Apropos Innenpolitik: Die letzten 15 Minuten der Sendung, die sich mit der Ampel-Dauerkrise beschäftigten, hatten nach der schweren Kost Gaza- und Ukraine-Krieg fast etwas Belangloses. Worum streiten wir uns nochmal in Deutschland? Ach ja, um den nächsten Haushalt und fehlendes Geld. Dass wir angesichts der Schwierigkeiten in der ganzen Welt scheitern sollten "an 17 Milliarden Euro", konnte auch FDP-Urgestein Baum nicht verstehen: "Wir müssen uns zusammenraufen", forderte er.

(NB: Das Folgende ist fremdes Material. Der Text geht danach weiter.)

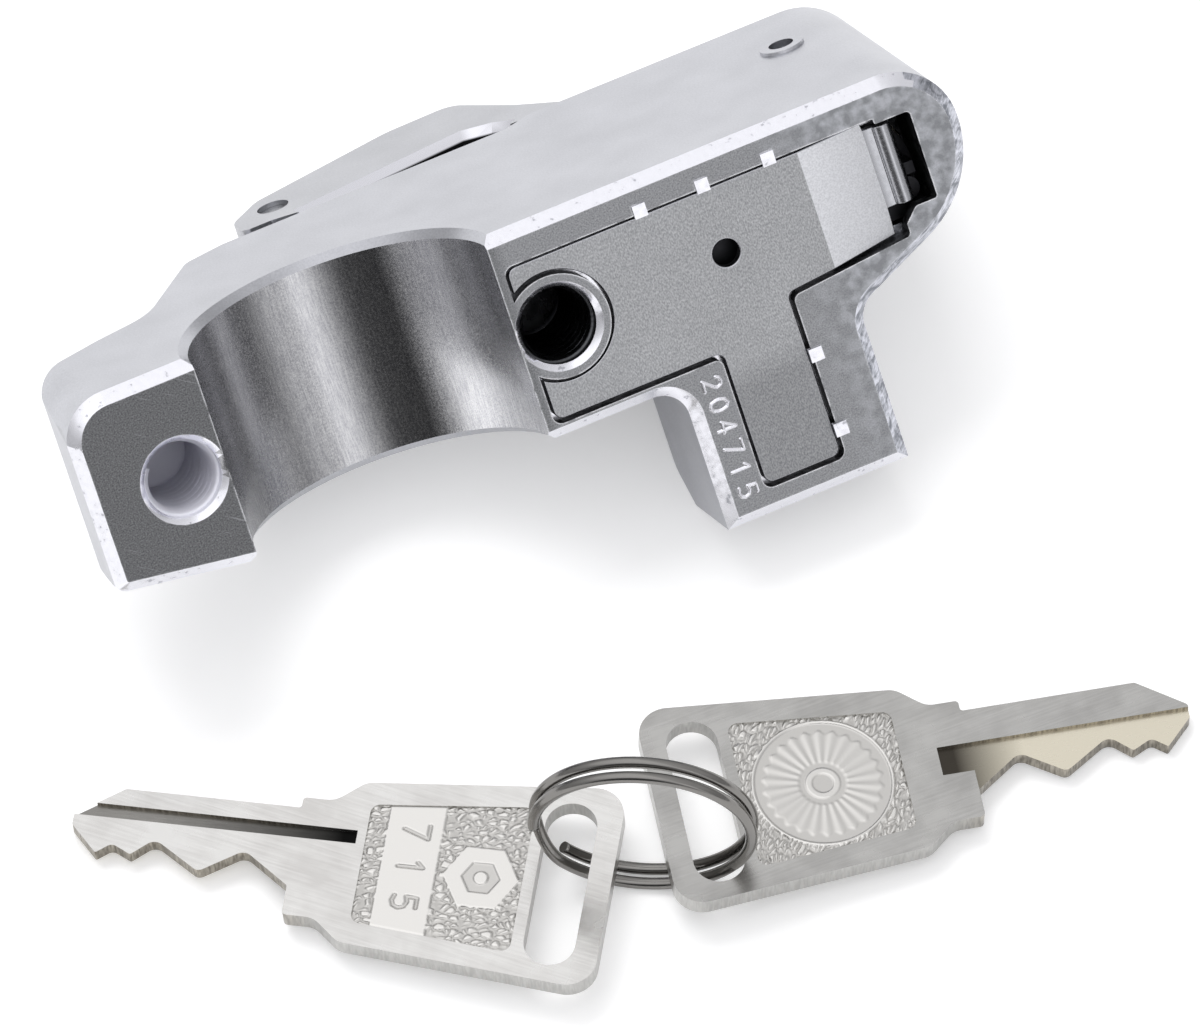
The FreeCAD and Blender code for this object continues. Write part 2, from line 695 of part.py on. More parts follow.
def barrel_pin():
    return rod_y(CYL_X, -BARREL_PIN_DEPTH, BARREL_PIN_RADIUS, -BARREL_PIN_SINK,
                 CYL_Y + BARREL_RADIUS - BARREL_PIN_ENTRY)


def unlocked(shape):
    """Turn a piece of the key plug from its locked place to the place where the bolt is drawn back."""
    shape.rotate(V(CYL_X, CYL_Y, 0), V(0, 0, 1), -PLUG_TURN)
    return shape


def wafer_depths():
    return [WAFER_FIRST - i * WAFER_PITCH for i in range(WAFER_COUNT)]


def cylinder_plug():
    front = -BODY_DEPTH
    plug = disc(CYL_X, CYL_Y, PLUG_RADIUS, -PLUG_BACK, front)
    tail = disc(CYL_X, CYL_Y, TAIL_RADIUS, -TAIL_END, -PLUG_BACK)
    tail = tail.common(box(CYL_X - TAIL_FLATS / 2, CYL_X + TAIL_FLATS / 2, -30, 5, 0, -PLUG_BACK))
    plug = plug.fuse(tail)
    plug = plug.cut(box(CYL_X - KEYWAY_WIDTH / 2, CYL_X + KEYWAY_WIDTH / 2,
                        CYL_Y - KEYWAY_HEIGHT / 2, CYL_Y + KEYWAY_HEIGHT / 2, -PLUG_BACK - 2, front - 1))
    half = WAFER_WIDTH / 2 + WAFER_GAP
    for depth in wafer_depths():
        plug = plug.cut(box(CYL_X - half, CYL_X + half,
                            CYL_Y - WAFER_HEIGHT / 2 - WAFER_TRAVEL - WAFER_GAP,
                            CYL_Y + WAFER_HEIGHT / 2 + WAFER_GAP,
                            -depth - WAFER_THICKNESS / 2 - WAFER_GAP,
                            -depth + WAFER_THICKNESS / 2 + WAFER_GAP))
        spring_x = CYL_X + half
        plug = plug.cut(box(spring_x - WAFER_GAP, spring_x + 2 * WAFER_SPRING_RADIUS + WAFER_GAP,
                            CYL_Y - WAFER_SPRING_FOOT,
                            CYL_Y + WAFER_ARM_LOW + WAFER_ARM_HEIGHT + WAFER_ARM_ROOM,
                            -depth - WAFER_THICKNESS / 2 - WAFER_GAP,
                            -depth + WAFER_THICKNESS / 2 + WAFER_GAP))
    back = -CAM_TOP + CLIP_GAP
    clip_seat = disc(CYL_X, CYL_Y, TAIL_RADIUS + 1, back + CLIP_THICKNESS + CLIP_GAP, back)
    clip_seat = clip_seat.cut(disc(CYL_X, CYL_Y, TAIL_RADIUS - CLIP_GROOVE, 0, -PLUG_BACK))
    return unlocked(plug.cut(clip_seat))


def wafer(depth):
    plate = box(CYL_X - WAFER_WIDTH / 2, CYL_X + WAFER_WIDTH / 2,
                CYL_Y - WAFER_HEIGHT / 2, CYL_Y + WAFER_HEIGHT / 2,
                -depth - WAFER_THICKNESS / 2, -depth + WAFER_THICKNESS / 2)
    window = box(CYL_X - KEYWAY_WIDTH / 2, CYL_X + KEYWAY_WIDTH / 2,
                 CYL_Y - WAFER_WINDOW_LOW, CYL_Y + WAFER_WINDOW_HIGH, -depth - 1, -depth + 1)
    arm_x = CYL_X + WAFER_WIDTH / 2
    arm = box(arm_x - 0.2, arm_x + 2 * WAFER_SPRING_RADIUS,
              CYL_Y + WAFER_ARM_LOW, CYL_Y + WAFER_ARM_LOW + WAFER_ARM_HEIGHT,
              -depth - WAFER_THICKNESS / 2, -depth + WAFER_THICKNESS / 2)
    return unlocked(plate.cut(window).fuse(arm).removeSplitter())


def wafer_spring(depth):
    x = CYL_X + WAFER_WIDTH / 2 + WAFER_GAP + WAFER_SPRING_RADIUS
    end_gap = WAFER_SPRING_WIRE / 2 + SPRING_END_GAP
    low = CYL_Y - WAFER_SPRING_FOOT + end_gap
    pitch = (WAFER_ARM_LOW + WAFER_SPRING_FOOT - 2 * end_gap) / WAFER_SPRING_TURNS
    radius = WAFER_THICKNESS / 2 - WAFER_SPRING_WIRE / 2 - SPRING_END_GAP
    return unlocked(coil(radius, pitch, WAFER_SPRING_TURNS, WAFER_SPRING_WIRE, V(x, low, -depth), V(0, 1, 0)))


def crank_place():
    """The crank pin's centre with the lock locked."""
    angle = math.radians(CRANK_START)
    return CYL_X + CRANK * math.cos(angle), CYL_Y + CRANK * math.sin(angle)


def cam():
    x, y = crank_place()
    plate = disc(CYL_X, CYL_Y, CAM_RADIUS, -CAM_TOP, -CAM_TOP - CAM_THICKNESS)
    hole = disc(CYL_X, CYL_Y, TAIL_RADIUS + RUNNING_GAP, 0, -PLUG_BACK)
    half = TAIL_FLATS / 2 + RUNNING_GAP
    hole = hole.common(box(CYL_X - half, CYL_X + half, -30, 5, 0, -PLUG_BACK))
    pin = disc(x, y, CRANK_RADIUS, -BOLT_BACK, -CAM_TOP - 1)
    return unlocked(plate.cut(hole).fuse(pin))


def cam_clip():
    back = -CAM_TOP + CLIP_GAP
    clip = disc(CYL_X, CYL_Y, CLIP_RADIUS, back + CLIP_THICKNESS, back)
    clip = clip.cut(disc(CYL_X, CYL_Y, TAIL_RADIUS - CLIP_GROOVE + CLIP_GAP, 0, -PLUG_BACK))
    return unlocked(clip.cut(box(CYL_X - CLIP_OPENING / 2, CYL_X + CLIP_OPENING / 2, CYL_Y, CYL_Y - 10,
                                 0, -PLUG_BACK)))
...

Dann kam noch der Auftritt von Brigitte Büscher: Nach 23 Jahren "Hart aber fair", darunter 22 an der Seite Frank Plasbergs, will die "Zuschaueranwältin" sich beruflich neu orientieren. "Alles Liebe, alles Gute", sagte sie zu ihrem Abschluss, bei der ein Strauß Blumen durch Klamroth oder ein humoriger Einspieler eine nette Geste gewesen wäre. Ein paar gute Wünsche für 2024 kann nach diesem schlimmen Jahr 2023 die ganze Welt gebrauchen – aber vor allem die Menschen in der Ukraine und im Nahen Osten.